A popular motif of his work is the serpentine pattern. So, I tried to incorporate that into my design as well as his use of materials. Frequently he will use one material but vary its color, size, and/or texture. So I want to limit the material palette in my design.
My design entailed planting trees and having a path around them. The area under the trees I envision being designated for activities like learning, eating, art projects, and any other events. The rest of the area is to be grass, which eventually in the future can evolve and potentially become areas for growing vegetables. Because the area is kind of small I want to keep most of it free and clear so that a larger group can gather in the garden and it won't be too crowded. It also leaves space for temporary installations of art created by the community.

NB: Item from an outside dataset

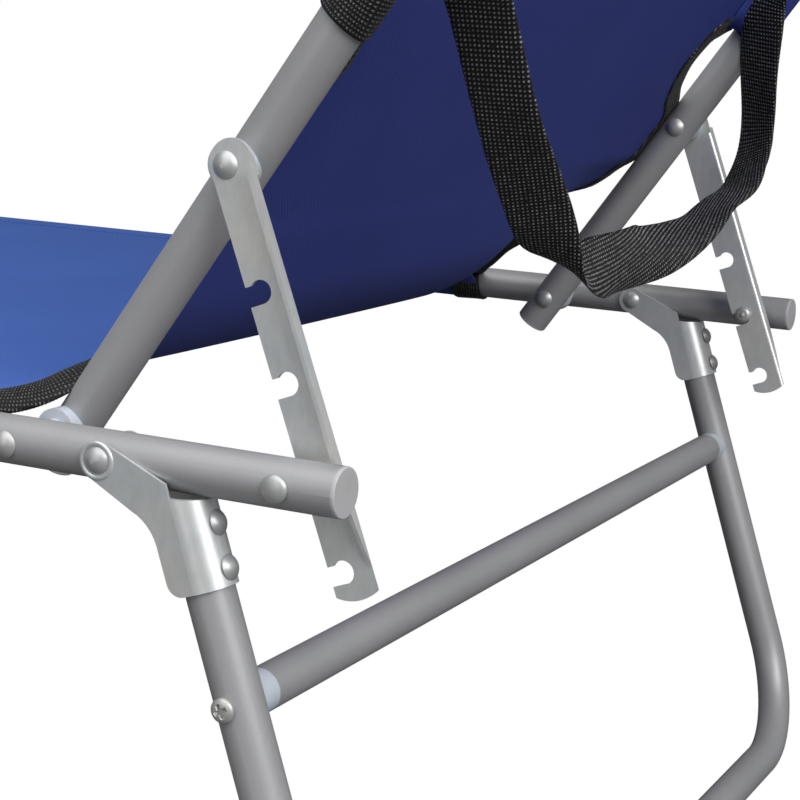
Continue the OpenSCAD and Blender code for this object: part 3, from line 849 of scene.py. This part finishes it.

I decided to only plant one type of vegetation: trees. More specifically though, planting five (or three if that's too many for the space) different types of indigenous trees. There are an infinite number of teaching lessons here. Different types of trees that are native to the area could lead into a discussion about what kinds of trees are native to other environments and why, learning the leaves of the trees and their nuts, fruits, and/or flowers. All kinds of different animals make use of different trees: birds, squirrels, bugs, and many more. Another teachable moment could be all about how these different types of fauna, how to identify them, what they eat, their place in the life cycle, and much more.
A lot of ideas from other garden design projects are also really interesting and could easily be amalgamated with the principles of my design.